Flying Officer Lee Turner RAAF (navigator, left) and Flying Officer Steve Sykes RAAF (pilot, right) of No. 455 Squadron RAAF, inspect the top of an armed trawler’s mast which became embedded in the nose of their Bristol Beaufighter TF Mark X during a low-level attack on enemy shipping in the harbour of Marsdiep, Holland, by the combined Langham and North Coates Strike Wings on 12 September 1944. Sykes brought the damaged aircraft back to Langham and made a successful crash-landing, in which Turner was slightly injured.
On 2 August 1943, Hampden torpedo bombers of No 455 Squadron RAAF attacked a convoy off the Norwegian coast. This aircraft (L4105/D) suffered massive flak damage to its tail – half the elevator was blown away, the starboard fin twisted and the port rudder fouled by debris. The crew were forced to lash a rope around the rudder bar and took turns helping the pilot, Flying Officer Iain Masson, hold the aircraft straight as they limped back to Leuchars for a crash-landing.
An Advanced Servicing Unit dismantles Supermarine Spitfire Mark IX, EN459 ‘ZX-1’, of the Polish Fighting Team, attached to No 145 Squadron, RAF in Tunisia. The aircraft was damaged on 6 April 1943 when, after shooting down a Messerschmitt Bf 109, it was attacked by another Bf 109 and hit in the engine. The pilot, Flight Lieutenant Eugeniusz Horbaczewski, was able to glide in to Gabes for a forced landing.
An USAAF C-47 aircraft, hit by flak returning from the Market-Garden drop, burns after crash-landing into a knocked-out German Jagdpanther in a field near Geel in Belgium.

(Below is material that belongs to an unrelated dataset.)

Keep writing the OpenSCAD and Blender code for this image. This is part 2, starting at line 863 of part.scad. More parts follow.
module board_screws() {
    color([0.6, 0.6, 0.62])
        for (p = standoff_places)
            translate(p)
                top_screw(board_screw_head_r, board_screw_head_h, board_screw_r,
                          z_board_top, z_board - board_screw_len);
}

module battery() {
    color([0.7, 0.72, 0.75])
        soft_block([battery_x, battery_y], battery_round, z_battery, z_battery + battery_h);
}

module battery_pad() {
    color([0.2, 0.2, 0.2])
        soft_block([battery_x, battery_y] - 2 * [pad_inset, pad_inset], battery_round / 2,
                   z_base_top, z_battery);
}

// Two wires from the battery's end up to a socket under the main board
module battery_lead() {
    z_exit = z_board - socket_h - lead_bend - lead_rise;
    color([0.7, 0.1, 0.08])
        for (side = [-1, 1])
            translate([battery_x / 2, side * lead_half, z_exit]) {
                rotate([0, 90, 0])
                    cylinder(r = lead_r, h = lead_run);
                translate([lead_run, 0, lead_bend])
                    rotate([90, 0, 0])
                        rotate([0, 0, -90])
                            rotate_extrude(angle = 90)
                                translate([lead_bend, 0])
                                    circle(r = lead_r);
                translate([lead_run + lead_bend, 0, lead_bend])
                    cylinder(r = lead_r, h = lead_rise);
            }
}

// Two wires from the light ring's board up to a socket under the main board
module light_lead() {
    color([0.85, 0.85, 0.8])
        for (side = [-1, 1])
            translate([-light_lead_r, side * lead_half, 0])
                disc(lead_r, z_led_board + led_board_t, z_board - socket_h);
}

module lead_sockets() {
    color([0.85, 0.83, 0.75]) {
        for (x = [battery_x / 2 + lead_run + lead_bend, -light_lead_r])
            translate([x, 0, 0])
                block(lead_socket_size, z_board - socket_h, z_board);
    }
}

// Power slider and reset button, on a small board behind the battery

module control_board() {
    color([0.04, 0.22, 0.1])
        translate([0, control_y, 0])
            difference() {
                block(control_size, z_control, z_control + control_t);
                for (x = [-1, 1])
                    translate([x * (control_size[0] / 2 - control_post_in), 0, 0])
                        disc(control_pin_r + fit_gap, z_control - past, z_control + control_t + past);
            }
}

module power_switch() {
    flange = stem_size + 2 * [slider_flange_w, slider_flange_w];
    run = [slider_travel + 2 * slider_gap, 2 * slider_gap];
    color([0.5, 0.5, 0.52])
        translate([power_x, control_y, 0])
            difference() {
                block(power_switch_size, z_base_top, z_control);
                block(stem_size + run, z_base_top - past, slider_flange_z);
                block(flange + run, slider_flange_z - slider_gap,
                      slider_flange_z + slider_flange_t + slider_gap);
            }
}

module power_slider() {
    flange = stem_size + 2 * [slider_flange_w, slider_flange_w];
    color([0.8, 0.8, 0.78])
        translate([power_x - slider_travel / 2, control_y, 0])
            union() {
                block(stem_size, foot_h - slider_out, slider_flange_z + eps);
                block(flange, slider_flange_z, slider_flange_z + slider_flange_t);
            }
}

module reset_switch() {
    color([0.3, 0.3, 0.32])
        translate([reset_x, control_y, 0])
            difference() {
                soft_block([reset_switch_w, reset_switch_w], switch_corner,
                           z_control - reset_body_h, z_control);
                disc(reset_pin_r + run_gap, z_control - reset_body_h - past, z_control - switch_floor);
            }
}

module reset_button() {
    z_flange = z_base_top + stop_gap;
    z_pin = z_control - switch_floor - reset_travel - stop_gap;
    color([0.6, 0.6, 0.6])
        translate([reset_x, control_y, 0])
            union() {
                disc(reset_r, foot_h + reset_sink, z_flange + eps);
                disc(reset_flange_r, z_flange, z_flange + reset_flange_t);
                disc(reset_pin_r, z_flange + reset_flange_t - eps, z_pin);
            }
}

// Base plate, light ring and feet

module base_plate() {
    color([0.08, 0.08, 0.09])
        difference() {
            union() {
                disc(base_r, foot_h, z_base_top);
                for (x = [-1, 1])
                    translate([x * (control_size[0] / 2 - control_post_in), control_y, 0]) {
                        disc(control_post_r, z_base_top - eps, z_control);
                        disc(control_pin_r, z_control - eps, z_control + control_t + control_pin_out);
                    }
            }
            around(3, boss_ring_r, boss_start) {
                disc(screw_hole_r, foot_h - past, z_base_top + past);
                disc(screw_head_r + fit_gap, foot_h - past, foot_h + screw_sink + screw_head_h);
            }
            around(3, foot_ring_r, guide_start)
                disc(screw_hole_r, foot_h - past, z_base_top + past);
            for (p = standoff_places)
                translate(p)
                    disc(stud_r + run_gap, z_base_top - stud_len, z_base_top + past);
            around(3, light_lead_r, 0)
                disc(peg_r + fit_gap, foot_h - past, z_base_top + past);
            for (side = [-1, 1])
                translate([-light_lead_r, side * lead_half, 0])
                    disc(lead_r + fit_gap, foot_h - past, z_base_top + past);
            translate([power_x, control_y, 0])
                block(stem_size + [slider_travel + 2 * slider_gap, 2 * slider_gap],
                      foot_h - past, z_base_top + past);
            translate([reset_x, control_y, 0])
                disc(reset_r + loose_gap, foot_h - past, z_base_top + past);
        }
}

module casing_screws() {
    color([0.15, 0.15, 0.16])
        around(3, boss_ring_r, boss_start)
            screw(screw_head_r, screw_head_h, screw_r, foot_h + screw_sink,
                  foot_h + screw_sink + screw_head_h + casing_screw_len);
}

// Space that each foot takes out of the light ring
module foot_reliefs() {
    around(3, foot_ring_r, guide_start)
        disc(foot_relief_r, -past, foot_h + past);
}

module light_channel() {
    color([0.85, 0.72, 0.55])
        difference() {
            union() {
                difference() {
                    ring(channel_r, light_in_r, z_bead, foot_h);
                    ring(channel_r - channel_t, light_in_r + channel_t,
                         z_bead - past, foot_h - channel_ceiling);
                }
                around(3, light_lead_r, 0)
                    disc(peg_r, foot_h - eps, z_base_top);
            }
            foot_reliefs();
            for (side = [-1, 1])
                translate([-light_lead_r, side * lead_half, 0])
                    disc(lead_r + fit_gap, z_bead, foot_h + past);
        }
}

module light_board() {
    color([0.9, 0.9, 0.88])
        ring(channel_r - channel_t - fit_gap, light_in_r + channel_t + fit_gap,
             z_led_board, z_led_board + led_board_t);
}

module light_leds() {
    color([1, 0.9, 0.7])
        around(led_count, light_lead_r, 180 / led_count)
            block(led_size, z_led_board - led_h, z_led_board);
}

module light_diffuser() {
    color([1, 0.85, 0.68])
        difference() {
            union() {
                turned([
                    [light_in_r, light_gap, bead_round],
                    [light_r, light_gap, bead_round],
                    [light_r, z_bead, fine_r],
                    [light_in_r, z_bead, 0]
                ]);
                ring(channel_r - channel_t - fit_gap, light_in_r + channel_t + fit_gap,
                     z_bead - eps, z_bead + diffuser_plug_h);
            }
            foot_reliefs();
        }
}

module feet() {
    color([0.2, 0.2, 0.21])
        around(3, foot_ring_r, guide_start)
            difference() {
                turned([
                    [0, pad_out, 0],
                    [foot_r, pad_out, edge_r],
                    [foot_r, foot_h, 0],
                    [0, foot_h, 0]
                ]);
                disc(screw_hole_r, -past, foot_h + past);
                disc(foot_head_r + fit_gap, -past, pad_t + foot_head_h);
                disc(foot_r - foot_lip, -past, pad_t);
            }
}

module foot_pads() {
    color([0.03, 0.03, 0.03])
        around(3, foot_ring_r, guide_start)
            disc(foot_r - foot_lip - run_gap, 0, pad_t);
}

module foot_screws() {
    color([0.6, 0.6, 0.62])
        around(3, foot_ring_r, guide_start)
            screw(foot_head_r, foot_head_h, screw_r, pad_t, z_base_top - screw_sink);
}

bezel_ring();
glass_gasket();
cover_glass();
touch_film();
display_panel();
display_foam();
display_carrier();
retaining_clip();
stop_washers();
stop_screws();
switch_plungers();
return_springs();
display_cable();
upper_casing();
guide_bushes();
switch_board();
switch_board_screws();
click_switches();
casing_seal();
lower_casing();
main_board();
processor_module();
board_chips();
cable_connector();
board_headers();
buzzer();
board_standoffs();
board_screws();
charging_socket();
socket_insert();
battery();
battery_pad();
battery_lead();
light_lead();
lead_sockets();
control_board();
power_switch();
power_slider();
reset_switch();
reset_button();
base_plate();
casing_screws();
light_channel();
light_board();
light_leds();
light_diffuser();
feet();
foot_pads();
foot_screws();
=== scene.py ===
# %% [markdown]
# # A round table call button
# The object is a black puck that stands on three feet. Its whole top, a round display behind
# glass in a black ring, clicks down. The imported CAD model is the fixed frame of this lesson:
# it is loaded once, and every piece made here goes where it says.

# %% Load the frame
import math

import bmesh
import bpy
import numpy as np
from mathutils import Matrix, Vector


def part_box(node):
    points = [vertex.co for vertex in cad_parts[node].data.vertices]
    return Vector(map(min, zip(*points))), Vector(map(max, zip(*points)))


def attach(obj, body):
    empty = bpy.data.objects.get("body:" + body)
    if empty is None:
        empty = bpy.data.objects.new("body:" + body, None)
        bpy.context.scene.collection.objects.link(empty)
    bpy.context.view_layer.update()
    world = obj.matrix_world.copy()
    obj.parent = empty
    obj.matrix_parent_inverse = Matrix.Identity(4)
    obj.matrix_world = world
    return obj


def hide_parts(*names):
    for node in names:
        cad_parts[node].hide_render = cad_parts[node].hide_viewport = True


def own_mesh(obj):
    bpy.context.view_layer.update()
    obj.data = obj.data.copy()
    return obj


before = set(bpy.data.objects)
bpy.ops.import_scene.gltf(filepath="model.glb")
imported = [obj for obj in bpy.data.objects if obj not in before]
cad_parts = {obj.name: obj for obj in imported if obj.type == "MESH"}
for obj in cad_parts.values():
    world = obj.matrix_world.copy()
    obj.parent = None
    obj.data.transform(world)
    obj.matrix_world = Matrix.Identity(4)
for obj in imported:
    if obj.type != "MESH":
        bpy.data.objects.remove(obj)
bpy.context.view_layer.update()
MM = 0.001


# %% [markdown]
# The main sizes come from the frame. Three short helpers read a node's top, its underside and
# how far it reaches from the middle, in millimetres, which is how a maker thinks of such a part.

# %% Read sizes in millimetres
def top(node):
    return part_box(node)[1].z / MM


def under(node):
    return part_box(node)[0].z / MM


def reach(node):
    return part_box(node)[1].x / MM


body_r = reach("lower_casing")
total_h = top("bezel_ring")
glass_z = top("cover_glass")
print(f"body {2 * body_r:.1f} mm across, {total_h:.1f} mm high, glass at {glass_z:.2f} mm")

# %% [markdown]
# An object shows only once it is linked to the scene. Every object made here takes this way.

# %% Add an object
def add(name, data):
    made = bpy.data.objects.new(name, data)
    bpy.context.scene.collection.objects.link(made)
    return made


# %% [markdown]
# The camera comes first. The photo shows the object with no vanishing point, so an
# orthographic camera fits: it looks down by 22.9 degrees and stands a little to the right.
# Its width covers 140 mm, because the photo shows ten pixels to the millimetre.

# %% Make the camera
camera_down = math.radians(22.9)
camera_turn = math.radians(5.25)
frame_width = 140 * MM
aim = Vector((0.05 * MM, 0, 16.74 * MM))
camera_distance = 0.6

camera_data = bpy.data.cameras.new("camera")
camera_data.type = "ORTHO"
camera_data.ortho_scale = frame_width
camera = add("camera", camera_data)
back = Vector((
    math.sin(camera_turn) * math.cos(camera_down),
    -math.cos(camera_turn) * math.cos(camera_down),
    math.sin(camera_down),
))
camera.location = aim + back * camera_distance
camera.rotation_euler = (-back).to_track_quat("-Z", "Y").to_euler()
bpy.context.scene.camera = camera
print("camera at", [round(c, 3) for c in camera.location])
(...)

A shot-down Hawker Typhoon IB of 245 squadron RAF. The fuselage shows extensive flak damage and some blackening from fire. The aircraft still bears its invasion stripes from the D-Day landings and in the foreground is a 3 and a quarter inch (60 pound) rocket
A German soldier near a crashed Curtiss Kittyhawk I fighter from No. 260 Squadron, Royal Air Force (squadron code A-HS), in North Africa.